With new uniforms coming up later in the year, the Rams are finally getting their long-awaited new look before the fifth season of the franchise’s return to Los Angeles. The team is making changes in conjunction with the opening later this year of SoFi Stadium, Rams owner Stan Kroenke’s multibillion-dollar arena complex in Inglewood, California.

“It blends the best of our past with what we believe is the best of our future,” Rams chief operating officer Kevin Demoff said.

Demoff said the Rams’ uniforms will be unveiled at some point between the draft and training camp, but it seems clear they will be wearing bold versions of the classic colors beloved by their Los Angeles fans. It also seems clear the Rams’ famous horned helmets — the first helmet logo in football history — aren’t going anywhere.

The Rams’ primary colors were royal blue and gold for most of their first tenure in Los Angeles, and the new versions are saturated. The new royal blue is a rich shade dubbed “Rams Royal,” while its complement is a vibrant yellow dubbed “Sol.”

The colors are almost certain to be welcomed by Rams fans. The primary logo will be a harder sell, as the Rams unfortunately learned two weeks ago.

An altered, incorrectly colored version of the Rams’ new logo was mostly eviscerated online when a photo of an NFL draft night hat bearing the logo was posted on Reddit.

The draft hat was stylized to feature green Vegas-style neon colors instead of the proper team colors, and the logo was elongated in a way that made the ram’s horn look more like a lightning bolt — which happens to be the primary symbol of the crosstown Los Angeles Chargers, who will share SoFi Stadium with the Rams.

“The detail, the nuance and all the colors were wrong,” Demoff said. “It was a terrible first introduction to where we’re headed.”

In the actual logo, the ram’s horn looks less like a bolt and much more like an ocean wave, which is what its designers planned. The Rams wanted a prominent use of “LA” in their new logo to celebrate and to cement their return to the West Coast, Rams creative director Cory Befort said.

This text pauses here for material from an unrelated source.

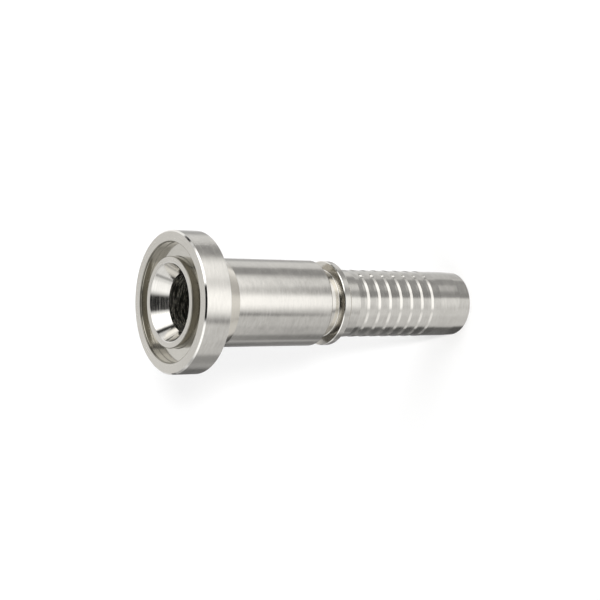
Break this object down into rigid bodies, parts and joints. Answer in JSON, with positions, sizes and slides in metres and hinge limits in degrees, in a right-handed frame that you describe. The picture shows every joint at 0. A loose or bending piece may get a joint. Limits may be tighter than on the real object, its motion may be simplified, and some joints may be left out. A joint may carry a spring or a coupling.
{
  "type": "hydraulic sae flange",
  "caption": "Straight crimp hose fitting turned from one bar: a flanged head with an O-ring groove in its sealing face, a plain neck, a ferrule lock groove and a barbed hose tail.",
  "frame": {"origin": "centre of the end of the hose tail, on which the fitting stands, and so the bottom centre of its box", "axes": "+Z is the axis of the fitting, from the hose tail to the head and out of the sealing face; X and Y are alike, because the fitting is a body of revolution"},
  "size_m": [0.0476, 0.0476, 0.1214],
  "materials": {
    "turned_steel": "bare stainless steel, fine turned finish, bright on the mouth cone and barbs"
  },
  "bodies": {
    "root": {"flange_fitting": "turned_steel"}
  },
  "joints": []
}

The logo also contains three different shades of yellow, including an almost-orange shade that will be an accent color for the Rams. Color gradients traditionally aren’t used in sports teams’ logos, but Befort said the team added it to create a distinctive look that can be captured and mass-produced by modern printing equipment.

After using a profile drawing of an angry cartoon ram as their primary logo for years, a minimalist version of a ram’s head is now a secondary logo. Befort called it “a modern take on the classic skull.”

Gold and royal blue became the team’s primary colors during its second year of existence in Cleveland in 1938, and they stayed when the franchise moved to Los Angeles in 1946. The Rams used a blue-and-white color scheme in their uniforms and logos from 1964 until 1973, when owner Carroll Rosenbloom brought back gold.

For the sixth season of the Rams’ tenure in St. Louis in 2000, they changed colors to a duller blue and a dingier tan-gold hybrid that never seemed to appeal to Los Angeles fans when Kroenke brought the franchise back in 2016.

The Rams have worn blue-and-gold throwback uniforms and versions of their blue-and-white vintage uniforms frequently during their second tenure in Los Angeles, when their style has been a mishmash of past and present looks.

The team largely used a blue-and-white color scheme for most of their signage and promotional material over the past four years, making many fans suspect gold would be dropped again from the Rams’ look.

Demoff said that was never a possibility: Blue and gold are indelibly linked with the Rams.

“That was one place we knew our fans weren’t going to compromise,” Demoff said.